▸ Brief
From the listing below, extract each line containing the string "node".

▸ Dataset section
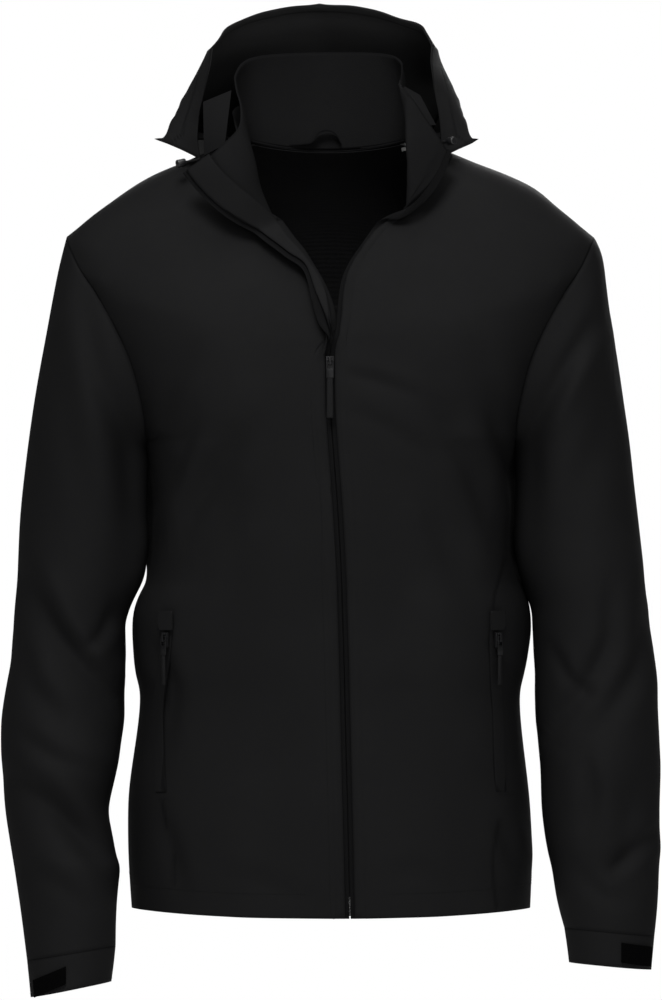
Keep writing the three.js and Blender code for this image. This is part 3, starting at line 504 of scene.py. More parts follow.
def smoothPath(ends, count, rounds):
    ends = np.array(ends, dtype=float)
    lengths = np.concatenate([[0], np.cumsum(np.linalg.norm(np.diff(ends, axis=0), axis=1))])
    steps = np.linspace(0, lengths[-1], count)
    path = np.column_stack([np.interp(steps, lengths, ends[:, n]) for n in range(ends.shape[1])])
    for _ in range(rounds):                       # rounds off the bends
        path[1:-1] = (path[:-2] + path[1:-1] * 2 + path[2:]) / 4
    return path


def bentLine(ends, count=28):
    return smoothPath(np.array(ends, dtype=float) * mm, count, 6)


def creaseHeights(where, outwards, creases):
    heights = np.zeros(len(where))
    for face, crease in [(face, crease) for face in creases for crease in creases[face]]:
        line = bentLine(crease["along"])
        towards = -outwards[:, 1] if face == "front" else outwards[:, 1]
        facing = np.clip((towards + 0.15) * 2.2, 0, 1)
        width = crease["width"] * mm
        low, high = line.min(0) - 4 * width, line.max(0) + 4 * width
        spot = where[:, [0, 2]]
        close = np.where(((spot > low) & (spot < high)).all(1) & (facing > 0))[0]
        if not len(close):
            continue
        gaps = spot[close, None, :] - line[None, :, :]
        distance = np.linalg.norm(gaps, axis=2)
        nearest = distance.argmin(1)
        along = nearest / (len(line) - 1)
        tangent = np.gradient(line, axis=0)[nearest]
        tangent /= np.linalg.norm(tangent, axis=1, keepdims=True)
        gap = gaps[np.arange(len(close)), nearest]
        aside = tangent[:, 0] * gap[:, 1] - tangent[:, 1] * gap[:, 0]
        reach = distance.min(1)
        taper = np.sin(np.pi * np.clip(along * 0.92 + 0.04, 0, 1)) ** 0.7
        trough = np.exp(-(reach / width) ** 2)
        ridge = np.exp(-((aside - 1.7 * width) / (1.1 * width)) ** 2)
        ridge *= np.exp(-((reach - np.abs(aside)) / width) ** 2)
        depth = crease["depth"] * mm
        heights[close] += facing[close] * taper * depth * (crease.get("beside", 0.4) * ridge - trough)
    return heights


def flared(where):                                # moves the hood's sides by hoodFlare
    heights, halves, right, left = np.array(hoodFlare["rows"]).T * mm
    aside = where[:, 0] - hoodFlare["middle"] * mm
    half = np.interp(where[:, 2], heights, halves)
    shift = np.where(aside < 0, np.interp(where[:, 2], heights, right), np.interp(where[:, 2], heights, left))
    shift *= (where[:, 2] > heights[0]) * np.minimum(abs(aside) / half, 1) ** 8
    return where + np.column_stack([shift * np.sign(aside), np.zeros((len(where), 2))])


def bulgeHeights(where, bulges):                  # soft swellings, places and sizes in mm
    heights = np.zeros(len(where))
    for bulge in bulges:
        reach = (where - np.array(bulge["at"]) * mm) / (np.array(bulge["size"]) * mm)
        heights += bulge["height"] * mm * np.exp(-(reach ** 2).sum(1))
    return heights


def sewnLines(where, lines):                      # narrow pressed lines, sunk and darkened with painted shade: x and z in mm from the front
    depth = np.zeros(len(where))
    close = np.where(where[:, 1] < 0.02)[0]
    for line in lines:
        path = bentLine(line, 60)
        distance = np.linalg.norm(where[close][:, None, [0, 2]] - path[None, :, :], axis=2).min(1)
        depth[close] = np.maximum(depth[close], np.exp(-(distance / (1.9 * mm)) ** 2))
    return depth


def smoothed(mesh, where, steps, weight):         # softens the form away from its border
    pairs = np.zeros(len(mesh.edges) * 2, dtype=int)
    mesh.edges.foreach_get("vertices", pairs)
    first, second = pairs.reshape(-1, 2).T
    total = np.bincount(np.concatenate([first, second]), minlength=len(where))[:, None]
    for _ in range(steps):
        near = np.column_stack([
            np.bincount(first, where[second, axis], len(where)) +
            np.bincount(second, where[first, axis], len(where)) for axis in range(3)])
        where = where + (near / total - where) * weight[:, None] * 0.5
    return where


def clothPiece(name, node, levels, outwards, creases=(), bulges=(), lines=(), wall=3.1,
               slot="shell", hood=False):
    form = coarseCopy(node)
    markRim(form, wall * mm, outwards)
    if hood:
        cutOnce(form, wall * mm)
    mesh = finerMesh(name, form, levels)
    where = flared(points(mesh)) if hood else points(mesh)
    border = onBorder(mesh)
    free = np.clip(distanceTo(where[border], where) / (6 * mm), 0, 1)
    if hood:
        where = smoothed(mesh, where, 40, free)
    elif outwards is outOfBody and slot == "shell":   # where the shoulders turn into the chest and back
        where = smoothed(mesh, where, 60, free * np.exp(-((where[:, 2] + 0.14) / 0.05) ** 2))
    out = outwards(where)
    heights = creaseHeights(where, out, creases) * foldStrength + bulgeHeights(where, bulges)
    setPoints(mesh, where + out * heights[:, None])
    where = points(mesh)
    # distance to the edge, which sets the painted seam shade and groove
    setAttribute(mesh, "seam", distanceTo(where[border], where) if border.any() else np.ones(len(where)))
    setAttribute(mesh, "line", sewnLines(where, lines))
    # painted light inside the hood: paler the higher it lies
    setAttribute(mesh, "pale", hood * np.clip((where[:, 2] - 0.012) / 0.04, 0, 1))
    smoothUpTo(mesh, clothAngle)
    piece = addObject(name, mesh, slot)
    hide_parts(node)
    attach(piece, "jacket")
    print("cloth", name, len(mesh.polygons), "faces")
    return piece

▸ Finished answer
def clothPiece(name, node, levels, outwards, creases=(), bulges=(), lines=(), wall=3.1,
    form = coarseCopy(node)
    hide_parts(node)